ヒッチコック
公開当時は規格外だった、映画史に残る不朽の名作『サイコ』(1960年)の撮影秘話が描かれている。ヒッチコックの妻アルマなしでは『サイコ』が駄作に終わったかもしれないという話。
ヒッチコック Hitchcock 監督:サーシャ・ガヴァシ 脚本:ジョン・マクラフリン 原作:スティーヴン・レベロ『アルフレッド・ヒッチコック&ザ・メイキング・オブ・サイコ』 音楽:ダニー・エルフマン アメリカ 2012年 98分 |
『北北西に進路を取れ』(1959年)のワールドプレミアで、60歳になったヒッチコックは、「そろそろ引退の潮時ではないか」との記者の質問に憤慨する。「俺はもう年か?」と妻のアルマ(ヘレン・ミレン)に訊くのだった。
あと1作の契約が残っているパラマウント社からは、『カジノ・ロワイヤル』をケイリー・グラントでという話がきたが、「スパイものはもう撮った」と断った。いくつかの企画が持ち込まれるが、どれもヒッチコックの眼鏡に適わない。「人を惹きつける〈吐き気がする〉ような作品を撮りたい」と彼はいう。
彼が目を付けたのは、実在の殺人鬼エド・ゲインをモデルにした小説『サイコ』であった。「なぜ『サイコ』なのか?マザーファッカーのシリアルキラーの話に金は出せない」とパラマウント社は拒否し、配給はするが製作費は出さないことになった。
ヒッチコックは妻のアルマに相談する。脚本家であり映画編集者であるアルマは『サイコ』に、諸手で賛成はしなかった。
「どうしてそこまでして『サイコ』を撮りたいのか?」と問う妻に、「金策に苦労しながら映画を撮っていた昔が懐かしい。ただ楽しんで映画をつくりたいんだ」とヒッチコックはいう。初心に帰って撮りたいという言葉に、アルマは賛成せざるを得なかった。
自宅を抵当に入れて80万ドルを借金し制作費に当てた。
アルマは脚本家のウィートと共同執筆で脚本を仕上げていた。脚本を読んだヒッチコックは駄作だと一蹴にした。そのことが気に入らないのか、アルマは『サイコ』の製作に関わろうとしない。
アルマはウィートと別の脚本執筆で海辺の別荘に誘われ、上機嫌の日々を送る。

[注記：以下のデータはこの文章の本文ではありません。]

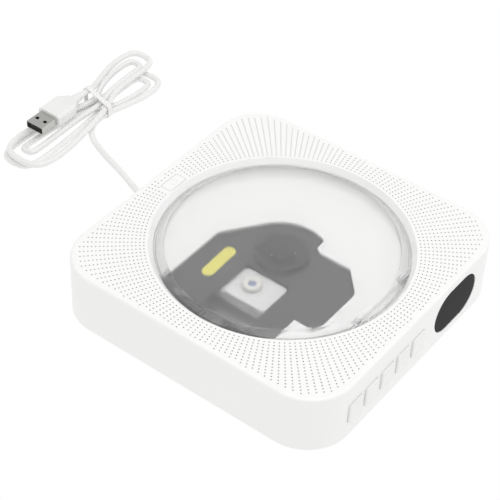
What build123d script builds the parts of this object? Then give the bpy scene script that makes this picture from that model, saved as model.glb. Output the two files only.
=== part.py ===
from build123d import *
import os
from math import acos, atan2, cos, degrees, hypot, pi, radians, sin, sqrt, tan

os.makedirs("parts", exist_ok=True)

# A disc player for a desk or a wall, in millimetres.
# The spindle stands on the Z axis, the keys face -Y and the feet rest on z = 0.

# Housing
body_width = 166.0
body_depth = 166.0
corner_radius = 25.0
shell_height = 34.5
foot_height = 1.0
wall = 2.2
edge_round = 1.5
base_thick = 2.0
base_gap = 0.15

# Disc well and lid
lid_radius = 64.9
lid_gap = 0.7
lid_bevel_width = 4.6
lid_thick = 1.8
lid_bevel_drop = 3.3
lid_skirt_drop = 6.0
lid_skirt_thick = 1.6
rim_slope = 2.4
rim_drop = 2.9
ledge_width = 3.6
seat_gap = 0.2
floor_drop = 7.4
floor_thick = 1.8
well_wall = 2.0

# Speaker grille: holes on spokes and rings about the spindle
grille_hole_radius = 0.5
grille_pitch = 2.0
grille_first_ring = 74.0
grille_rings = 10
grille_spokes = (-7, 0, 7)
speaker_offset = 60.5
speaker_radius = 16.0

# Lid hinge
hinge_inset = 5.0
hinge_drop = 3.5
hinge_pin_radius = 0.8
hinge_lug_inner = 17.5
hinge_lug_outer = 21.5
hinge_lug_radius = 1.7
hinge_pin_end = 31.2
running_gap = 0.05

# Release tab and latch
tab_x = 1.5
tab_width = 12.9
tab_depth = 6.5
tab_rim_gap = 0.9
tab_gap = 0.25
tab_travel = 1.2
latch_half_width = 5.0
latch_nose_half = 2.5
latch_length = 11.4
latch_drop = 5.7
latch_thick = 1.1
nose_length = 2.3

# Window and keys in the front wall
window_width = 38.3
window_height = 25.5
window_x = 35.2
window_drop = 17.4
key_count = 5
key_pitch = 13.6
key_width = 10.5
key_height = 12.0
key_first_x = -54.2
key_drop = 18.5
key_proud = 1.3
key_travel = 0.8
key_gap = 0.3

# Drive deck
deck_left = -76.0
deck_right = 24.0
deck_front = -50.0
deck_rear = 40.0
deck_thick = 1.8
deck_skirt = 1.5
deck_skirt_depth = 4.9
deck_gap = 0.4
ear_radius = 4.5
ear_thick = 1.5
deck_screw_radius = 1.4
damper_height = 3.0

# Disc seat
disc_hole_radius = 7.5
hub_gap = 0.15
turntable_radius = 13.8
disc_seat_drop = 6.0
hub_height = 1.8
ball_radius = 0.9
ball_turns = (45, 165, 285)
ball_proud = 0.2
ball_travel = 0.5

# Pickup and its drive
lens_start = 25.0
sled_travel = 33.0
rod_radius = 1.5
rear_rod_y = 14.5
front_rod_y = -20.5
gear_module = 0.7
small_teeth = 10
large_teeth = 30
pinion_teeth = 8
mesh_gap = 0.15
rack_line_y = -25.3
gear_x = -40.0
gear_pin_radius = 1.0
motor_angle = 240.0
focus_travel = 0.5

# USB lead
cord_radius = 1.75
cord_sides = 8
cord_x = 6.0
cord_z = 8.0
grommet_nose = 8.0

# Heights and places that follow from these sizes
half_depth = body_depth / 2
hub_radius = disc_hole_radius - hub_gap
top_z = foot_height + shell_height
under_top = top_z - wall
rim_radius = lid_radius + lid_gap
rim_top_radius = rim_radius + rim_slope
lid_flat_radius = lid_radius - lid_bevel_width
ledge_radius = rim_radius - ledge_width
skirt_bottom = top_z - lid_skirt_drop
ledge_z = skirt_bottom - seat_gap
floor_z = top_z - floor_drop
floor_under = floor_z - floor_thick
base_top = foot_height + base_thick
inner_front = -half_depth + wall
inner_rear = half_depth - wall
hinge_y = hinge_inset - lid_radius
hinge_z = top_z - hinge_drop
deck_top = floor_under - deck_gap
deck_under = deck_top - deck_thick
deck_bottom = deck_top - deck_skirt_depth
damper_z = deck_bottom - damper_height
seat_z = top_z - disc_seat_drop
hub_top = seat_z + hub_height
rod_z = deck_bottom - 0.5
key_z = top_z - key_drop
window_z = top_z - window_drop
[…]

ヒッチコックは浮気をしているのではないかと、妻の行動が気にかかって仕方がない。
しかし、『サイコ』のキャスト、マリオン役のジャネット・リン(スカーレット・ヨハンソン)も、ノーマン役のアンソニー・パーキンス(ジェームズ・ダーシー)も、アルマの一言で決まった。
ヒッチコックの敵は、見限られたパラマウント社、ギクシャクした関係のアルマ、アルマに言い寄るウィートだけではない。映倫もヒッチコックの悩みの種だ。
女性の胸を映し過ぎてはいけない、ナイフを振り下ろすのは凄惨だ、便器を映してはいけないなど、ヒッチコックのやろうとすることにケチをつける。そうしたストレスに対し、ヒッチコックは暴飲暴食で憂さ晴らし、ますます肥る。
そうしたストレスフルな環境の中、なんとかヒッチコックは『サイコ』を撮り終えるが、試写の段階では散々な評価だった。
そこで、アルマに相談するが、アルマは夫への積もり積もった鬱積をぶちまける。ヒッチクコックが映画を撮るたびに主演女優に入れあげることがアルマは気に入らなかった。
ヒッチコックはアルマに謝罪し、彼女が再編集班に加わり、彼女のアイディアでヴァイオリンが恐怖を煽る効果音を入れて、手応えのある作品に仕上がった。『サイコ』は、ヒッチコックと妻アルマとの共同作業でできあがったのだ。
しかし、パラマウント社はどうせ当たらないからと、2館でしか上映しないのだが、ヒッチコックは巧みな戦略で宣伝し、『サイコ』は絶賛を浴びるのだった。
最後に、画面に現れるヒッチコックの肩にカラスがとまって飛び去っていく。